Here’s a review of the Calisto Pro at Web Worker Daily and here’s the official Plantronics page. And even though I ended up buying it directly from the Sharper Image, Amazon’s product page for the Calisto Pro had a few useful customer reviews on it.

My mini-review: Plantronics’ CT11 has one big flaw

For a very long time now (maybe 5 or 6 years), I’ve used the Plantronics CT10 as my primary telephone at work. I like the fact that I can walk around with this thing within my office or around the office, answer phone calls from it (it’s a regular POTS telephone and most of the handsets on our office PBX have a POTS connector on them), and dial out from it.
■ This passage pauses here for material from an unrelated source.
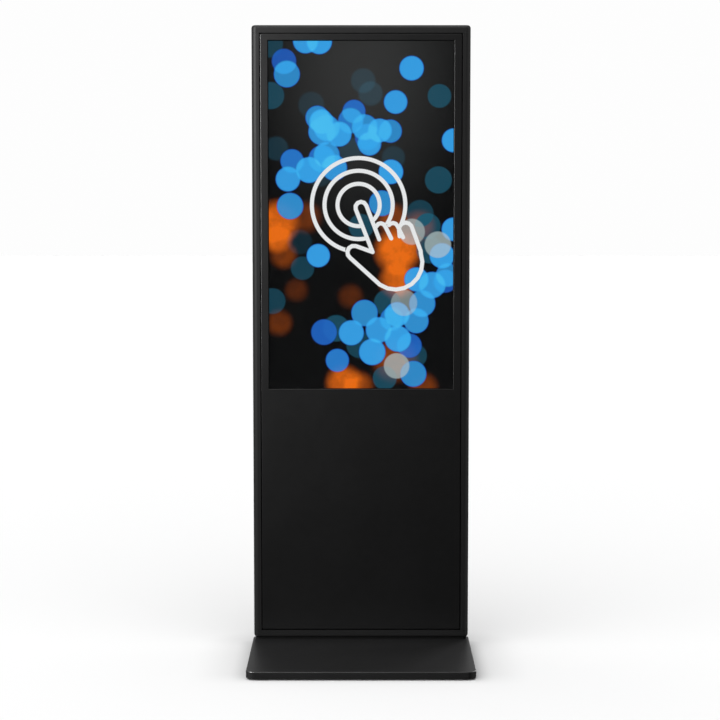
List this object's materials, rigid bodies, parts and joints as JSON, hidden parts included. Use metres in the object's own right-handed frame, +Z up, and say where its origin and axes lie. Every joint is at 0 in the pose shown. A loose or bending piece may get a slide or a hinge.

But in the past couple of months the voice quality has been marred by a periodic clicking sound so last week, with some downtime because of the holidays, I set out in search of a replacement.

I came across the Plantronics CT11 and it looked like just what I wanted — an upgraded version of the CT10, 2.4Ghz instead of 900 Mhz, basically, a newer model of my old favorite. It came in yesterday (courtesy of Amazon Prime) and I love the new device except it has one fatal flaw: With my old Plantronics CT10, I could use the phone while it was on its base charging but with the newer CT11 you have to remove the cordless unit from the base in order to use the telephone. A small thing (and not something that really could have been captured in a bulleted list of features) but it kills the Plantronics CT12 for me. I’d say that 70% of the time, I use this thing sitting at my desk and if I have to perform the extra task of removing the thing from the base and then replacing it everytime I make and finish a phone call, that’s a big step backwards from what I had before. Bummer!

Back to my old phone until I find something else.